◆ **Recorded information**:
====================

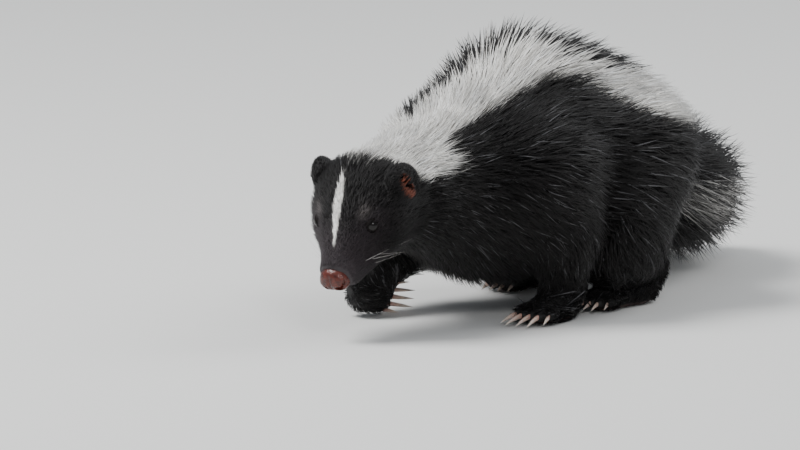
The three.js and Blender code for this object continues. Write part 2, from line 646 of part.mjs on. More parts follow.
const head = makeHead();
const random = randomFrom(7);
const trunkPlanes = [other(neckCut), other(tailCut)];
const onBack = { at: vec(0, 0, COAT_EDGE.belly - 0.5 * COAT_EDGE.fade), normal: vec(0, 0, 1) };
const trunkCore = bodyLength(coreShape, trunkBox, STEP.trunk, trunkPlanes);
const trunkRoots = rootsOn(coreShape, trunkBox, [...trunkPlanes, onBack], BODY_LOCK.apart, random);
const trunk = withLocks(trunkCore, trunkRoots, trunkLie, BODY_LOCK, random);
const trunkMade = largest(keepSide(trunk.made, neckCut.at, other(neckCut).normal));
const roomyHead = grown(head, ROOM);

place("head", head, black);
place("nose", makeNose(), noseRed);
for (const [name, side] of [["left", 1], ["right", -1]]) {
  place(`eye_${name}`, makeEye(side), eyeBlack);
  place(`ear_${name}`, makeEar(side, roomyHead), earSkin);
}
place("neck", bodyLength((x, y, z) => bodyShape(x, y, z), neckBox, STEP.neck, [other(headCut), neckCut]), white);
place("trunk", trunkMade, black);
let before = trunk;
for (const [name, planes] of [["tail_base", [tailCut, other(tailSplit)]], ["tail_tip", [tailSplit]]]) {
  const core = bodyLength(coreShape, tailBox, STEP.tail, planes);
  const roots = rootsOn(coreShape, tailBox, planes, TAIL_LOCK.apart, random);
  const length = withLocks(core, roots, tailLie, TAIL_LOCK, random);
  place(name, largest(length.made.subtract(before.room)), black);
  before = length;
}

// Each leg is cut clear of the trunk and of its own foot, and a plane parts the forelegs from the hind legs
const parting = vec(0, 30, 0);
for (const [name, foot] of Object.entries(FEET)) {
  const made = makeFoot(foot);
  const away = vec(0, name.startsWith("fore") ? -1 : 1, 0);
  place(name, made, black);
  place(foot.leg, keepSide(makeLeg(foot, [trunk.room, grown(made, 2 * ROOM)]), parting, away), black);
}

// The origin is the middle of the model's box, on the floor
const box = new THREE.Box3().setFromObject(skunk);
const centre = box.getCenter(vec(0, 0, 0));
skunk.children.forEach((mesh) => mesh.geometry.translate(-centre.x, -centre.y, -box.min.z));

export default skunk;
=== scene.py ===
# Striped skunk: the skin, coat, eyes, nose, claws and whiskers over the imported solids
import math
import bmesh
import bpy
import numpy as np
from mathutils import Matrix, Vector


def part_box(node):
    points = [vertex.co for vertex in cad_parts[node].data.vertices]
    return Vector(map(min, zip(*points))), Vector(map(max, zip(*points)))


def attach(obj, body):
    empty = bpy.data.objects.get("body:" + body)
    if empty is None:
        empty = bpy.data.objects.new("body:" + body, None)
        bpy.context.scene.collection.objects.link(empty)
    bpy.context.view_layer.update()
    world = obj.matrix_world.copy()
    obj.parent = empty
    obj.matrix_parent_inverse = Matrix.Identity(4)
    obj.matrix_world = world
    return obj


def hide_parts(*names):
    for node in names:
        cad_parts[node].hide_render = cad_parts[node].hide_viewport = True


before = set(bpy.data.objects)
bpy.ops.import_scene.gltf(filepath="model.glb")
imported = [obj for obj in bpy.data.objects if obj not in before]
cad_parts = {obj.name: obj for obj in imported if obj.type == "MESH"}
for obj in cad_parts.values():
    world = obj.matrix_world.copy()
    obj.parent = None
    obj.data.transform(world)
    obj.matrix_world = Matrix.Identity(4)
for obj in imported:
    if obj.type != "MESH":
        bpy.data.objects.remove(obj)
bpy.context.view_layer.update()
rng = np.random.default_rng(11)


def vec(*numbers):
    return np.array(numbers, float)


def unit(v):
    return v / np.maximum(np.linalg.norm(v, axis=-1, keepdims=True), 1e-9)


# Driving sizes in millimetres: z = 0 is the floor, the head faces -Y and the left side is +X
YAW, PITCH, ROLL = np.radians([3, 49, 2])
NOSE_TIP = vec(-7, -133, 31)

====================

◆ **What you are asked to do**:
Output exactly the lines above, from the one holding "obj.matrix_world = Matrix.Identity(4)" through the end of the data, including the first and last.

◆ **Exercise result**:
    obj.matrix_world = Matrix.Identity(4)
for obj in imported:
    if obj.type != "MESH":
        bpy.data.objects.remove(obj)
bpy.context.view_layer.update()
rng = np.random.default_rng(11)


def vec(*numbers):
    return np.array(numbers, float)


def unit(v):
    return v / np.maximum(np.linalg.norm(v, axis=-1, keepdims=True), 1e-9)


# Driving sizes in millimetres: z = 0 is the floor, the head faces -Y and the left side is +X
YAW, PITCH, ROLL = np.radians([3, 49, 2])
NOSE_TIP = vec(-7, -133, 31)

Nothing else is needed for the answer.